Earlier in June this year, the Federal Government had received a lifeline of $925 million from Afrieximbank to bolster the forex market and fulfill its dollar obligations.
The report indicated that Afreximbank had announced an additional disbursement of $925 million under the syndicated $3.3 billion crude oil-backed prepayment facility sponsored by NNPC.
This facility was intended to help the Federal Government address some of its dollar obligations, support the Central Bank of Nigeria in stabilizing the foreign exchange market, and provide funding for NNPC, among other purposes.
The Afreximbank’s accordion disbursement for Project Gazelle Funding Limited had increased the total funded facility size to $3.175 billion.
Arranged and coordinated by Afreximbank, the accordion arrangement had resulted in a combined total of $925 million being raised from a consortium of crude oil off-taker lenders, including, but not limited to, the Oando Group and Sahara Energy Resource Limited.
In a document titled, “Everything you need to know about the NNPC Limited’s $3.3 billion loan, also known as Project Gazelle,” NNPC provided details about the deal, stating, “This is a financing agreement secured by NNPC Limited to prepay future royalties and taxes to the Federal Government.”
The company also mentioned that it had adopted a lower price benchmark for the $3.3 billion crude-for-cash loan to minimize the risk of default and ensure financial stability.
Regarding the benchmark oil price, the company revealed that the facility had been using a conservative crude price of $65/barrel to calculate the allocated crude to be produced and sold in the future.

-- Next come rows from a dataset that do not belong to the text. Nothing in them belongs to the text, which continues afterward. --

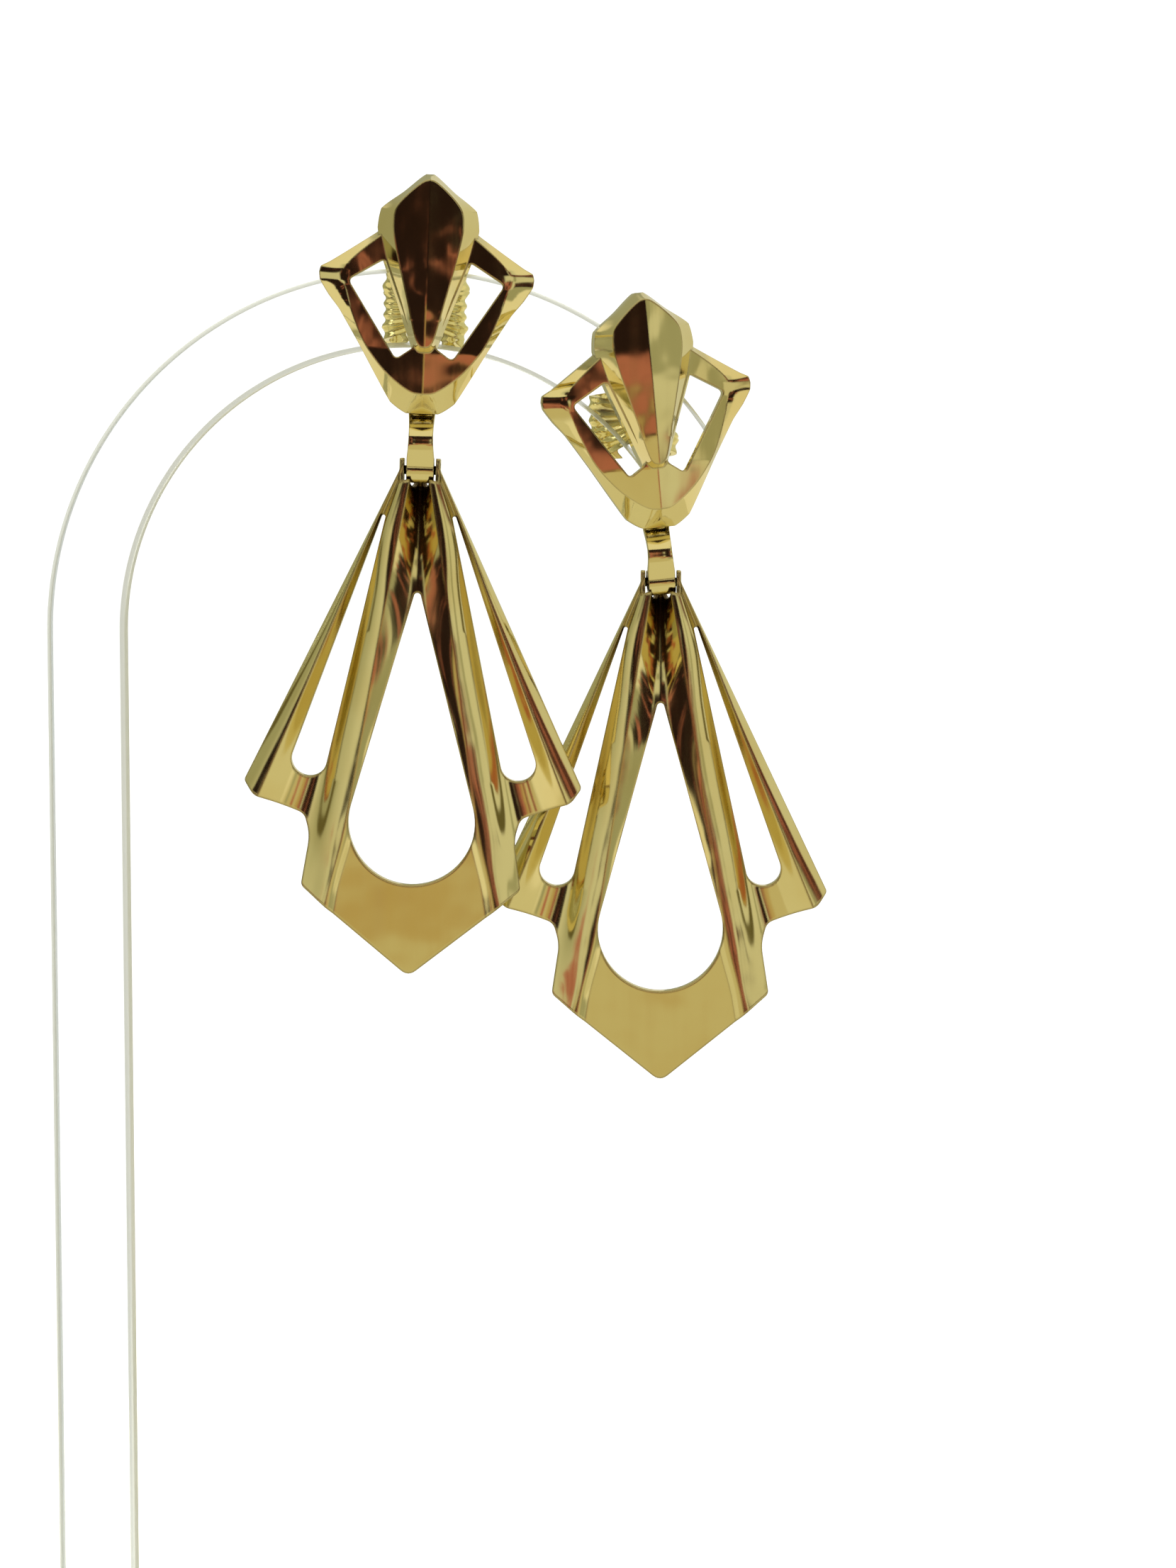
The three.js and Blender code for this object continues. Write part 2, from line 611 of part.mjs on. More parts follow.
// Drop, with its origin on the pin it hangs from.
function drop() {
  const frontY = DROP_SETBACK - 2 * PLEAT_DEPTH;
  const backY = DROP_SETBACK + 2 * PLEAT_DEPTH;
  let solid = pleatedSheet().intersect(prism(dropOutline(), frontY, backY, 6));
  const teardrop = taperedSlot(
    { x: 0, z: -TEARDROP_TOP - TEARDROP_POINT, radius: TEARDROP_POINT },
    { x: 0, z: -TEARDROP_TOP - 0.634 * (DROP_LENGTH - TEARDROP_TOP) + 1.2, radius: TEARDROP_RADIUS },
  );
  solid = solid.subtract(prism(teardrop, frontY, backY, 14));
  for (const side of [1, -1]) {
    const top = { x: side * 0.2085 * WING_HALF_WIDTH, z: -0.15 * WING_DROP, radius: SIDE_WINDOW_POINT };
    const foot = { x: side * 0.619 * WING_HALF_WIDTH, z: -0.929 * WING_DROP, radius: SIDE_WINDOW_RADIUS };
    solid = solid.subtract(prism(taperedSlot(top, foot), frontY, backY, 8));
  }
  const slotHalf = LINK_WIDTH / 2 + EAR_GAP;
  const earWidth = APEX_HALF_WIDTH - slotHalf;
  for (const side of [1, -1]) {
    const ear = boxSolid(earWidth, EAR_DEPTH, 2 * EAR_HEIGHT, side * (slotHalf + earWidth / 2), 0, 0);
    solid = solid.add(ear);
  }
  // Room for the link's lower eye, and above the heel for its strip.
  const eyeRoom = EYE_RADIUS + FIT_GAP;
  solid = solid.subtract(rodAlongX(eyeRoom, 2 * slotHalf, 0, 0, 24));
  const overHeel = boxSolid(2 * slotHalf, 4 * eyeRoom, 4 * EAR_HEIGHT, 0, 0, HEEL_HEIGHT + 2 * EAR_HEIGHT);
  const front = boxSolid(2 * slotHalf, 4 * eyeRoom, eyeRoom + EAR_HEIGHT, 0, -2 * eyeRoom, EAR_HEIGHT / 2);
  solid = solid.subtract(overHeel).subtract(front);
  solid = solid.add(rodAlongX(PIN_RADIUS, 2 * slotHalf + earWidth, 0, 0));
  return geometryFrom(solid);
}

// Ear nut, with its origin on the post's axis at its front face.
function earNut() {
  const strip = [];
  const rear = [];
  const turns = 22;
  const centreX = NUT_HALF_WIDTH - SCROLL_RADIUS;
  for (let i = 0; i <= turns; i += 1) {
    const share = i / turns;
    const angle = -Math.PI / 2 + share * 1.62 * Math.PI;
    const radius = SCROLL_RADIUS - share * 0.35;
    const x = centreX + radius * Math.cos(angle);
    const y = SCROLL_RADIUS + radius * Math.sin(angle);
    strip.push(new THREE.Vector2(x, y));
    rear.push(new THREE.Vector2(
      centreX + (radius - NUT_STRIP) * Math.cos(angle),
      SCROLL_RADIUS + (radius - NUT_STRIP) * Math.sin(angle),
    ));
  }
  const halfStrip = [new THREE.Vector2(0, 0), ...strip, ...rear.reverse(), new THREE.Vector2(0, NUT_STRIP)];
  let solid = null;
  for (const side of [1, -1]) {
    const flat = halfStrip.map((p) => new THREE.Vector2(p.x * side, p.y));
    if (side < 0) flat.reverse();
    const scroll = new THREE.Shape(flat);
    const geometry = new THREE.ExtrudeGeometry(scroll, { depth: NUT_HEIGHT, bevelEnabled: false });
    geometry.translate(0, 0, -NUT_HEIGHT / 2);
    solid = solid ? solid.add(solidFrom(geometry)) : solidFrom(geometry);
  }
  const face = [
    { x: 0, z: NUT_HEIGHT * 0.42 },
    { x: NUT_HALF_WIDTH * 0.75, z: NUT_HEIGHT * 0.46 },
    { x: NUT_HALF_WIDTH * 1.02, z: NUT_HEIGHT * 0.25 },
    { x: NUT_HALF_WIDTH * 1.02, z: -NUT_HEIGHT * 0.12 },
    { x: 0, z: -NUT_HEIGHT / 2 },
  ];
  const outline = prism(easedOutline(mirrored(face).reverse(), 0.5), -1, 2 * SCROLL_RADIUS + 1, 4);
  solid = solid.intersect(outline);
  const groove = NUT_STRIP * 0.4;
  for (const side of [1, -1]) {
    for (let i = 0; i < NUT_RIDGES; i += 1) {
      const z = NUT_HEIGHT * (0.3 - (0.56 * i) / (NUT_RIDGES - 1));
      const ring = new THREE.TorusGeometry(SCROLL_RADIUS, groove, 5, 18);
      ring.translate(side * centreX, SCROLL_RADIUS, z);
      solid = solid.subtract(solidFrom(ring));
    }
  }
  const boreRadius = POST_RADIUS + FIT_GAP;
  const bore = new THREE.CylinderGeometry(boreRadius, boreRadius, 4 * SCROLL_RADIUS, 16);
  return geometryFrom(solid.subtract(solidFrom(bore)));
}

function turn(object, pitch, roll, yaw) {
  object.rotation.set(
    THREE.MathUtils.degToRad(pitch),
    THREE.MathUtils.degToRad(roll),
    THREE.MathUtils.degToRad(yaw),
    "ZYX",
  );
  return object;
}

// One earring on the stand: ear piece and nut on the post's hole, link under it, drop under the link.
function earring(place) {
  const group = new THREE.Group();
  const hole = holeCentre(place);
  const ear = new THREE.Group();
  turn(ear, place.pitch, place.roll, place.yaw);
  const reach = new THREE.Vector3(0, place.standoff + BAR_THICKNESS / 2, 0);
  ear.position.copy(hole).sub(reach.applyEuler(ear.rotation));
  ear.add(meshFrom("kite_top_" + place.side, earPiece(), GOLD));
  group.add(ear);
  ear.updateMatrix();
  const nut = meshFrom("ear_nut_" + place.side, earNut(), GOLD);
  nut.position.set(0, place.standoff + BAR_THICKNESS + NUT_GAP, 0);
  ear.add(nut);
  const upperPin = new THREE.Vector3(0, topPinY(), topPinZ()).applyMatrix4(ear.matrix);
  const hanger = meshFrom("link_" + place.side, link(), GOLD);
  hanger.position.copy(upperPin);
  turn(hanger, 0, place.linkRoll, place.linkYaw);
  hanger.updateMatrix();
  group.add(hanger);
  const lowerPin = new THREE.Vector3(0, 0, -EYE_SPACING).applyMatrix4(hanger.matrix);
  const fan = meshFrom("drop_" + place.side, drop(), GOLD);
  fan.position.copy(lowerPin);
  turn(fan, 0, place.dropRoll, 0);
  group.add(fan);
  return group;
}

const stand = new THREE.Group();
stand.add(meshFrom("stand_bar", standBar(), CLEAR));
stand.add(meshFrom("stand_base", standBase(), CLEAR));

const part = new THREE.Group();
part.add(stand, earring(LEFT), earring(RIGHT));

export default part;
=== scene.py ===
# %% [markdown]
# # A pair of pleated gold-tone drop earrings on a clear stand
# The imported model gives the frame: bodies, joints and the box that every piece has to stay in.
# Each CAD piece is rebuilt here from the same named sizes, only finer, so that polished metal has
# smooth faces and crisp creases. Sizes are in millimetres and are turned into metres at the end.

# %% Load the frame
import math
import bmesh
import bpy
import numpy as np
from mathutils import Matrix, Vector


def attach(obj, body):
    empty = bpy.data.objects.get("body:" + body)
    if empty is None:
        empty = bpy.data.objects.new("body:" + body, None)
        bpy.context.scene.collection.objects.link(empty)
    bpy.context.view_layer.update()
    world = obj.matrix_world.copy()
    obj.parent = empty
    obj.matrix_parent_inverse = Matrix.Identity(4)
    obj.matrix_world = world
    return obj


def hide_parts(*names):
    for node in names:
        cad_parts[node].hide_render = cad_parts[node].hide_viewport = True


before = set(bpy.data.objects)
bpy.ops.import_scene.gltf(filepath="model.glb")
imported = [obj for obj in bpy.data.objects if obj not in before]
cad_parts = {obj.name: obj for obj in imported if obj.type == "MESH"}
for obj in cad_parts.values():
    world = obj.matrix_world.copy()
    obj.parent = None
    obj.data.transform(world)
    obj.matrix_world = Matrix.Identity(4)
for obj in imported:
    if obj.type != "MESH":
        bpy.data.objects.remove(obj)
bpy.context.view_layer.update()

# %% [markdown]
# ## Camera
# The photo was taken from a little above the earrings with a long lens, so upright lines stay upright.
# The camera is placed first, because all later choices are judged through it.

# %% Camera
MM = 0.001
CAMERA_PITCH = math.radians(5.4)
CAMERA_DISTANCE = 300 * MM
CAMERA_TARGET = Vector((14.74, -5.0, 83.2)) * MM
PHOTO_HEIGHT = 2212
FOCAL_PIXELS = 5199

camera_data = bpy.data.cameras.new("photo_camera")
camera = bpy.data.objects.new("photo_camera", camera_data)
bpy.context.scene.collection.objects.link(camera)
camera_data.sensor_width = 36
camera_data.lens = FOCAL_PIXELS * camera_data.sensor_width / PHOTO_HEIGHT
camera_data.clip_start = 10 * MM
camera_data.clip_end = 20
away = Vector((0, -math.cos(CAMERA_PITCH), math.sin(CAMERA_PITCH)))
camera.location = CAMERA_TARGET + CAMERA_DISTANCE * away
camera.rotation_euler = (-away).to_track_quat("-Z", "Y").to_euler()
bpy.context.scene.camera = camera
print("lens:", round(camera_data.lens, 1), "mm")

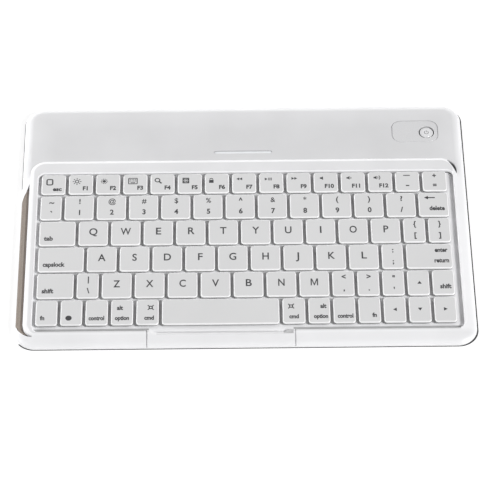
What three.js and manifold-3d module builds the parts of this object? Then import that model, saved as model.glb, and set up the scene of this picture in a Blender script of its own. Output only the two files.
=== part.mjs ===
// Tablet keyboard case: a thin white keyboard base for a 9.7-inch tablet.
// Units are millimetres. X runs along the width, Y from the typist's side to the rear, Z up.
// The origin is the centre of the bounding box at the surface the feet stand on.
import * as THREE from 'three';
import { mergeVertices } from 'three/addons/utils/BufferGeometryUtils.js';
import Module from 'manifold-3d';

const wasm = await Module();
wasm.setup();

// ---- Driving dimensions ----
const CLEARANCE = 0.3; // gap between a piece and the seat cut for it

const SHELL_HALF_WIDTH = 123;
const SHELL_HALF_DEPTH = 86;
const SHELL_CORNER = 11;
const SHELL_UNDERCUT = { inset: 2.2, rise: 1.8 }; // rounding of the lower outer edge
const DECK_EDGE = { inset: 5, rise: 3 }; // wide soft rounding of the deck's outer edge
const RIM_EDGE = { inset: 5.5, rise: 3.8 }; // the same for the front lip and the side rims
const SHELL_BOTTOM = 0.6;
const DECK_TOP = 5.4; // rear deck
const DECK_UNDERSIDE = 4.1;
const ISLAND_TOP = 6.6; // the raised island round the keys, the front lip and the side rims
const RIM_RAMP = { low: 42, high: 18 }; // the side rims rise from the deck between these depths

const ISLAND = { x0: -118.9, x1: 118.6, y0: -80.6, y1: 44.4 };
const ISLAND_CORNER = 9;
const ISLAND_EDGE = { inset: 3, rise: 1.4 };
const WELL = { x0: -114, x1: 116.2, y0: -76.6, y1: 34.8 }; // the sunken field the keys stand in
const WELL_CORNER = 3.5;
const WELL_FLOOR = 3.9; // upper side of the key tray
const TRAY_THICKNESS = 0.5;
const TRAY_OVERLAP = 1.5; // the tray reaches this far under the island all round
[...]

“This provides a safety margin for price fluctuations in the future,” NNPC Limited had reserved up to 90,000 barrels of crude for Project Gazelle, ensuring sufficient cash flow for repayment and other financial obligations.
“If oil prices rise, more money will come in from selling the 90,000 barrels, allowing for faster repayment. However, if oil prices fall, the repayment may be slower.”
NNPC underlined that the quantity of crude earmarked (90,000 barrels) had been sized to ensure enough cash was available for the repayment of the facility when it is due. This also ensured that NNPC Limited could meet other cash flow obligations, considering the expected future price of crude oil globally.
NNPC also emphasized that repayments had been strategically planned and tied to future oil sales, with conservative pricing in oil sales contracts mitigating the risks associated with oil price volatility.